Prompt: Word for word, restate every line of the listing that follows.

Given material:

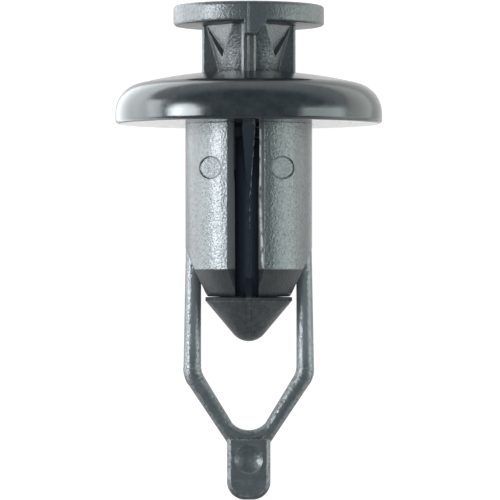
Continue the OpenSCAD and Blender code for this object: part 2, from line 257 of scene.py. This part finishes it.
# White cards that lie on the floor beside the clip, in millimetres, and show only in its gloss.
cards = {
    "leftNearCard": {"x": (-40, -14), "y": (-19, 120), "glow": 2.9, "color": (0.93, 1.0, 1.04)},
    "leftFarCard": {"x": (-600, -40), "y": (-19, 120), "glow": 4.3, "color": (0.93, 1.0, 1.04)},
    "rightCard": {"x": (25, 400), "y": (-120, 120), "glow": 1.4, "color": (0.86, 1.0, 0.93)},
}
cardHeight = 0.3


def newPanel(name, wide, tall, settings):
    data = bpy.data.lights.new(name, "AREA")
    data.shape = settings.get("shape", "RECTANGLE")
    data.size = wide
    data.size_y = tall
    data.color = settings["color"]
    share = math.pi / 4 if data.shape == "ELLIPSE" else 1
    data.energy = settings["glow"] * math.pi * wide * tall * share
    lamp = bpy.data.objects.new(name, data)
    bpy.context.scene.collection.objects.link(lamp)
    lamp.visible_camera = False
    lamp.visible_glossy = settings.get("gloss", True)
    lamp.visible_diffuse = not lamp.visible_glossy
    return lamp


def spanOf(angle):  # how long something is that takes up this angle at the lamps' distance
    return 2 * lampDistance * math.tan(math.radians(angle / 2))


def addLamp(name, settings):
    lamp = newPanel(name, spanOf(settings["width"]), spanOf(settings["height"]), settings)
    back = fromFront(settings["azimuth"], settings["elevation"])
    side = clipUp.cross(back).normalized()
    turn = Matrix((side, back.cross(side), back)).transposed()
    lamp.matrix_world = Matrix.Translation(fromClip(lampAim) + back * lampDistance) @ turn.to_4x4()


def addCard(name, settings):
    (left, right), (near, far) = settings["x"], settings["y"]
    card = newPanel(name, (right - left) * millimetre, (far - near) * millimetre, settings)
    middle = Vector(((left + right) / 2, (near + far) / 2, cardHeight)) * millimetre
    card.matrix_world = Matrix.Translation(middle) @ Matrix.Rotation(math.pi, 4, "X")


addFloor()
addWorld()
for lampName, lampSettings in lamps.items():
    addLamp(lampName, lampSettings)
for cardName, cardSettings in cards.items():
    addCard(cardName, cardSettings)
print("stage and lamps ready")


# Black moulded nylon, as far as both mouldings share it. A noise is its scale per millimetre, its detail and
# its roughness, and an edge is where a ramp starts and where it is full.
nylon = {
    "grainNoise": (6.0, 1.0, 0.5),
    "lumpNoise": (2.2, 2.0, 0.5),
    "waveNoise": (0.35, 1.0, 0.5),
    "scuffAndGlintNoise": (2.2, 5.0, 0.7),
    "speckNoise": (4.5, 2.0, 0.6),
    "mottleNoise": (1.3, 6.0, 0.65),
    "glintLineNoise": (1.6, 4.0, 0.5),
    "waveDepth": 0.00002,
    "edgeRadius": 0.0001,
    "edgeSamples": 4,
    "edgeBend": (0.995, 0.9),
    "scuffAndGlintEdge": (0.4, 0.6),
    "speckEdge": (0.38, 0.56),
    "speckShare": 0.5,
    "mottleEdge": (0.3, 0.7),
    "mottleRough": 0.06,
    "grainShare": 0.9,
    "sheenPatchEdge": (0.45, 0.65),
    "sheenPatchShare": 0.2,
    "slantSheenEdge": (0.95, 0.75),
    "slantSheenSpeckEdge": (0.3, 0.6),
    "glintLineEdge": (0.36, 0.58),
    "ior": 1.5,
    "coatIor": 1.6,
}


def clipPlace(tree):  # millimetres on the clip's own axes
    back = clipTurn.transposed()
    inputs = {
        "Vector": addNode(tree, "TexCoord").outputs["Object"],
        "Location": back @ clip["seat"] / -millimetre,
        "Rotation": back.to_euler(),
        "Scale": (1 / millimetre, 1 / millimetre, 1 / millimetre),
    }
    return addNode(tree, "Mapping", inputs, vector_type="POINT").outputs[0]


def noise(tree, place, name):
    scale, detail, roughness = nylon[name]
    inputs = {"Vector": place, "Scale": scale, "Detail": detail, "Roughness": roughness}
    return addNode(tree, "TexNoise", inputs).outputs["Fac"]


def bump(tree, distance, height, normal):
    inputs = {"Strength": 1.0, "Distance": distance, "Height": height, "Normal": normal}
    return addNode(tree, "Bump", inputs).outputs[0]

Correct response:
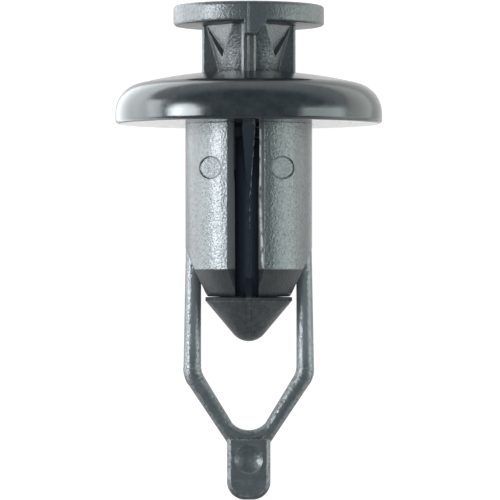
Continue the OpenSCAD and Blender code for this object: part 2, from line 257 of scene.py. This part finishes it.
# White cards that lie on the floor beside the clip, in millimetres, and show only in its gloss.
cards = {
    "leftNearCard": {"x": (-40, -14), "y": (-19, 120), "glow": 2.9, "color": (0.93, 1.0, 1.04)},
    "leftFarCard": {"x": (-600, -40), "y": (-19, 120), "glow": 4.3, "color": (0.93, 1.0, 1.04)},
    "rightCard": {"x": (25, 400), "y": (-120, 120), "glow": 1.4, "color": (0.86, 1.0, 0.93)},
}
cardHeight = 0.3


def newPanel(name, wide, tall, settings):
    data = bpy.data.lights.new(name, "AREA")
    data.shape = settings.get("shape", "RECTANGLE")
    data.size = wide
    data.size_y = tall
    data.color = settings["color"]
    share = math.pi / 4 if data.shape == "ELLIPSE" else 1
    data.energy = settings["glow"] * math.pi * wide * tall * share
    lamp = bpy.data.objects.new(name, data)
    bpy.context.scene.collection.objects.link(lamp)
    lamp.visible_camera = False
    lamp.visible_glossy = settings.get("gloss", True)
    lamp.visible_diffuse = not lamp.visible_glossy
    return lamp


def spanOf(angle):  # how long something is that takes up this angle at the lamps' distance
    return 2 * lampDistance * math.tan(math.radians(angle / 2))


def addLamp(name, settings):
    lamp = newPanel(name, spanOf(settings["width"]), spanOf(settings["height"]), settings)
    back = fromFront(settings["azimuth"], settings["elevation"])
    side = clipUp.cross(back).normalized()
    turn = Matrix((side, back.cross(side), back)).transposed()
    lamp.matrix_world = Matrix.Translation(fromClip(lampAim) + back * lampDistance) @ turn.to_4x4()


def addCard(name, settings):
    (left, right), (near, far) = settings["x"], settings["y"]
    card = newPanel(name, (right - left) * millimetre, (far - near) * millimetre, settings)
    middle = Vector(((left + right) / 2, (near + far) / 2, cardHeight)) * millimetre
    card.matrix_world = Matrix.Translation(middle) @ Matrix.Rotation(math.pi, 4, "X")


addFloor()
addWorld()
for lampName, lampSettings in lamps.items():
    addLamp(lampName, lampSettings)
for cardName, cardSettings in cards.items():
    addCard(cardName, cardSettings)
print("stage and lamps ready")


# Black moulded nylon, as far as both mouldings share it. A noise is its scale per millimetre, its detail and
# its roughness, and an edge is where a ramp starts and where it is full.
nylon = {
    "grainNoise": (6.0, 1.0, 0.5),
    "lumpNoise": (2.2, 2.0, 0.5),
    "waveNoise": (0.35, 1.0, 0.5),
    "scuffAndGlintNoise": (2.2, 5.0, 0.7),
    "speckNoise": (4.5, 2.0, 0.6),
    "mottleNoise": (1.3, 6.0, 0.65),
    "glintLineNoise": (1.6, 4.0, 0.5),
    "waveDepth": 0.00002,
    "edgeRadius": 0.0001,
    "edgeSamples": 4,
    "edgeBend": (0.995, 0.9),
    "scuffAndGlintEdge": (0.4, 0.6),
    "speckEdge": (0.38, 0.56),
    "speckShare": 0.5,
    "mottleEdge": (0.3, 0.7),
    "mottleRough": 0.06,
    "grainShare": 0.9,
    "sheenPatchEdge": (0.45, 0.65),
    "sheenPatchShare": 0.2,
    "slantSheenEdge": (0.95, 0.75),
    "slantSheenSpeckEdge": (0.3, 0.6),
    "glintLineEdge": (0.36, 0.58),
    "ior": 1.5,
    "coatIor": 1.6,
}


def clipPlace(tree):  # millimetres on the clip's own axes
    back = clipTurn.transposed()
    inputs = {
        "Vector": addNode(tree, "TexCoord").outputs["Object"],
        "Location": back @ clip["seat"] / -millimetre,
        "Rotation": back.to_euler(),
        "Scale": (1 / millimetre, 1 / millimetre, 1 / millimetre),
    }
    return addNode(tree, "Mapping", inputs, vector_type="POINT").outputs[0]


def noise(tree, place, name):
    scale, detail, roughness = nylon[name]
    inputs = {"Vector": place, "Scale": scale, "Detail": detail, "Roughness": roughness}
    return addNode(tree, "TexNoise", inputs).outputs["Fac"]


def bump(tree, distance, height, normal):
    inputs = {"Strength": 1.0, "Distance": distance, "Height": height, "Normal": normal}
    return addNode(tree, "Bump", inputs).outputs[0]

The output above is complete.